Indeed, Cheatle only became director because he was a gal pal of First Lady “Dr.” Jill Biden. As the New York Post reported two days after the shooting, which left firefighter Corey Comperatore dead and two others wounded, “she was well liked by the future first lady and her most senior aides, including top adviser Anthony Bernal.”

Continued the Post:

“Cheatle served on Dr. Biden’s second lady detail and Anthony pushed for her,” a Democratic insider told The Post. “Anthony has no national security or law enforcement experience. He should have no influence over the selection of the USSS director.”

“I heard at the time she was being considered for director that Anthony had pushed her forward as an option,” another well-placed source told The Post.

Thus did today’s report about Cheatle’s resignation in The Washington Post explain that Secret Service insiders opposed the appointment, “according to a half-dozen written complaints Secret Service agents sent to The Post around that time and in the two years since.”

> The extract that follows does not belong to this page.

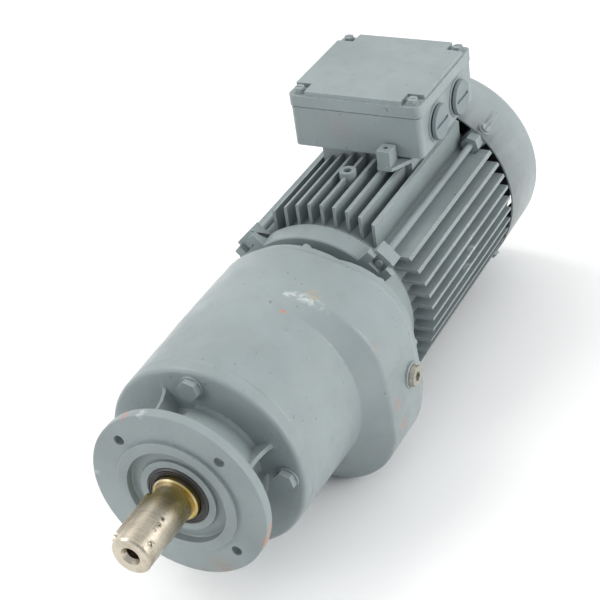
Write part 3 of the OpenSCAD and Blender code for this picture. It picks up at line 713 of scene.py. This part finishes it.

Those complaints said Cheatle never worked a “senior post on a presidential protection detail,” and  “later in her tenure that she was excessively focused on hiring and promoting more women agents,” the Post reported.

Indeed, one of Cheatle’s daffy initiatives was her 30×30 campaign to put women in 30 percent of agency jobs by 2030. That would mean passing over combat-hardened special operators from the armed services, such as Marine Raiders and Navy SEALs. The reaction of women agents during the assassination attempt suggests that diversity, equity, and inclusion mightn’t be the best priority for the Secret Service director.

The six complaining agents also told WaPo they were upset about leaving the rooftop from which Crooks fired unsecured:

In addition, six of the former agents, all of whom have served in presidential protection details, told The Post that they found Cheatle’s public statements about security for the Butler, Pa., campaign event embarrassing.

They said they were particularly outraged by two comments she made in an interview with ABC News that aired days after the shooting.

First, she said local police were responsible for securing the Agr building on the outer perimeter of the event, implying they were to blame for the gunman getting atop the roof and being able to shoot at Trump’s stage. Second, she said no officer was stationed on the roof the gunman used in part because of a “safety factor” related to its slope. The Post previously reported that Secret Service countersnipers at the rally Saturday were positioned on steeper roofs.

“She’s lost the confidence of the service,” said one former agent who had defended her tenure until her comments to ABC News. “She can’t get it back now.”

Yesterday’s Hearing

Cheatle’s testimony yesterday before the Oversight Committee closely followed a WaPo report that the agency had, for two years, repeatedly denied the Trump campaign’s requests for more security.

South Carolina Republican Nancy Mace asked whether Cheatle wanted to write her resignation during Mace’s question time. The angry congresswoman also accused of the embattled director of “bullsh*t.”

Two GOP congressmen, one of whom was 70 years old, posted video of their walking on the roof from which Crooks fired.

After the hearing, which even included a hard-hitting question from leftist Alexandria Ocasio-Cortez of New York, committee chief Comer and Ranking Minority Member Jamie Raskin of Maryland signed a joint letter that called for Cheatle to resign.

“Today, you failed to provide answers to basic questions regarding that stunning operational failure and to reassure the American people that the Secret Service has learned its lessons and begun to correct its systemic blunders and failures,” the congressmen wrote.

After Cheatle took the subtle hint that she wasn’t welcome and resigned, Comer strongly suggested that she mightn’t be the only agency employee whose career will end.

“There will be more accountability to come,” Comer said.

Cheatle “inspired no confidence” that she knew what she was doing or that “she has the ability to ensure the Secret Service can meet its protective mission,” he said.

Concluded Comer, “While Director Cheatle’s resignation is a step toward accountability, we need a full review of how these security failures happened so that we can prevent them going forward.”